Fiction is my first love. It has always helped me even when I have been at my lowest. Throughout my life there has always been a small voice inside my head, criticising and judging everything I do. It constantly belittle’s me, bullies me and has constantly been there in every aspect of my life…..apart from when I write.

That is why my writing is so important to me. That is why I bang on about it all the time. It is the first time in my life, where that horrid voice is no where to be heard. It is silent. Beautiful, sweet, brilliant silence with nothing but my imagination and a keyboard.

I hope I can at least attempt to write mediocre fictional nonsense again soon. I know it is just a hobby, but it really means a lot.


Books and Wine!

Books and Wine!

On the first Thursday of every month, I get to do one of my favourite things – Visit a friends home, drink copious amounts of wine and (perhaps briefly) discuss a book we have all chosen to read. People all over the country do it but we all call it the same thing – Book Club.

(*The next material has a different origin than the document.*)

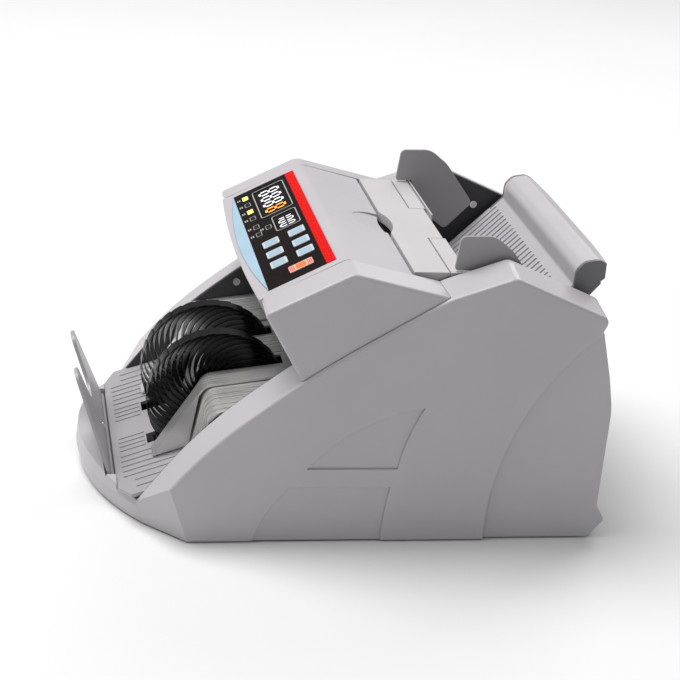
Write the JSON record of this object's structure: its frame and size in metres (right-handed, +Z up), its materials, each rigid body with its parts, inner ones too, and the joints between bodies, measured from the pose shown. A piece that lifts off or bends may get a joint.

The stereotypical image of half a dozen similarly aged women getting pissed and discussing literature is not 100% far from the truth and nor, do I intend on apologising for it! If anything, I am screaming from the rooftops that everyone should make the effort to join or even create their own club.

For one thing, it is a great way of getting out the house. Yes, it is only once a month but it will always be local (so drink can be consumed) and if you are a full-time mum or someone who lives in their workplace, sometimes that one free evening out is enough to make it worth it. The only you thing have to do is make an effort to read a book.

And reading is life!

Since being part of a book club (and I have been for a number of years now) my reading repertoire as vastly improved. I have read and enjoyed books I would never have even considered reading before. It forces you to expand your thinking which, can only be a good thing!

Also, how many times have you said to yourself “I would love to read a book but I do not have time”? Well, being part of a book group almost forces you to make the effort. You have a deadline in which, to finish to book and there is nothing worse than going to the group when you are part-way and really enjoying. You will find out what happens. That cliff-hanger or twist will be revealed to you.

I love to read but I am very guilty of sticking to the same genre and not allowing myself to breach into other subjects. I have been introduced to some brilliant and also, awful story concepts!

But if I want to improve as a writer, I need to read. And if I do not make time to read, then there is no point trying to write!